What else? Traffic, for the simple fact that fewer kids ride to school than they did decades ago, and that means fewer adults with strong links to childhood cycling. Climate change is another factor. Hotter temps discourage pedaling. And of course, we’re assessing the technological and environmental landscape as it is now. Many species succumb to sudden, unexpected changes to their environment. A truly killer personal mobility solution, because that’s what we’re talking about when we talk about eBikes, eScooters, mopeds, motorcycles, etc…a truly killer solution to the problem of personal mobility might essentially crowd the pedal bicycle out of the spaces, the habitats if you will, it occupies now.

I know. It feels very unlikely, because you ride bikes because you love to do it, and you believe people will always love to do it. A lot of species seem invulnerable, until some piece of their environment, a complex and interconnected system, shifts, and then populations plummet.

Of course, it can be hard to predict how technologies might react to changes in the ecosystem. The VHS recorder is gone. The vinyl record is on the comeback.

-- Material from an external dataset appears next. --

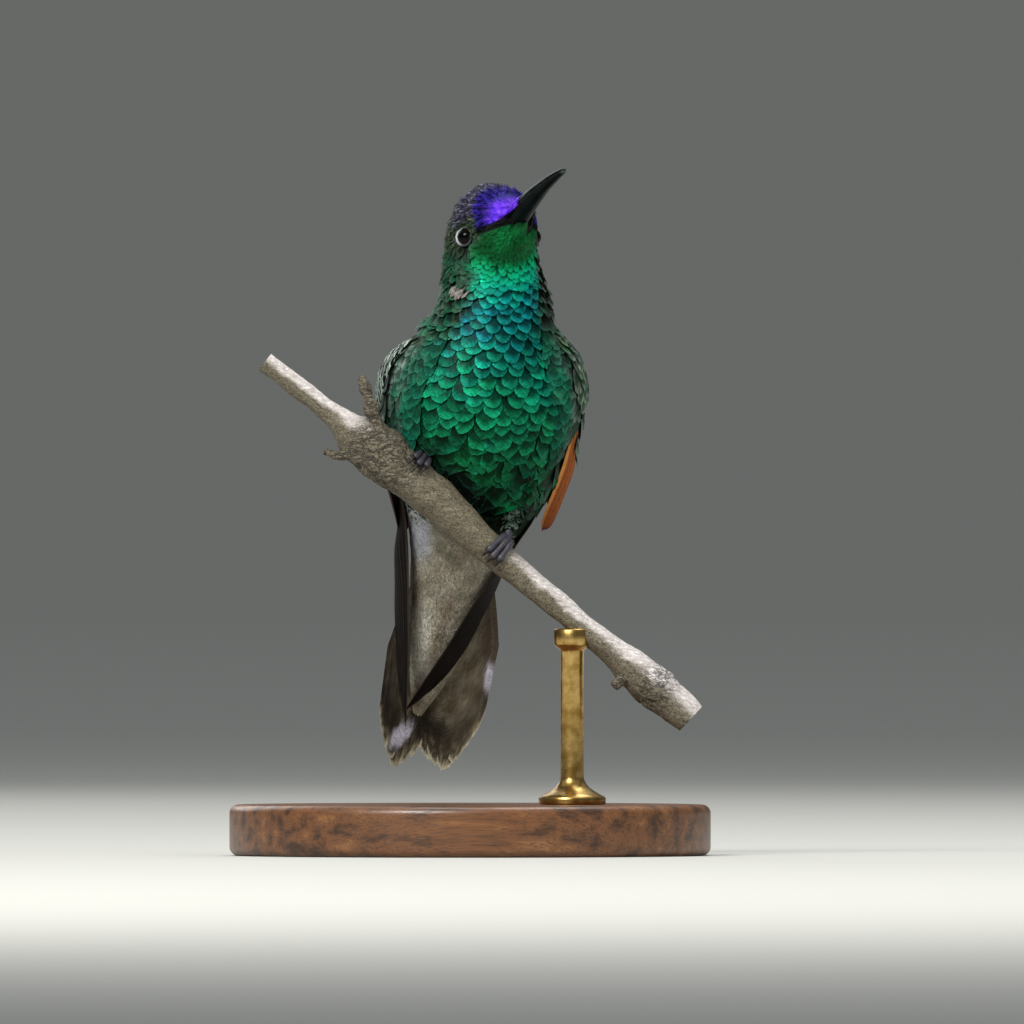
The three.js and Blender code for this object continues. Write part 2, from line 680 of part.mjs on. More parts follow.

It’s unlikely this great thing, this hobby or transportation or way of life, depending on your passion, is going to die out in your lifetime. But, we ought to be grateful for it now and do what we can to preserve it for future generations. Don’t take it for granted that you got to live in the Age of the Bicycle.

Join the conversation
  1. John Rezell says

    Ah, the intricate web that binds everything together might already be hanging on by a thread. Two elements that have supported bicycles in their “food chain” are disappearing slowly but surely. What happens when the last local bike shop disappears? How about the last cycling writers? How would bikes survive??

  2. Maureen Gaffney says

    What a lovely and brain-stirring piece.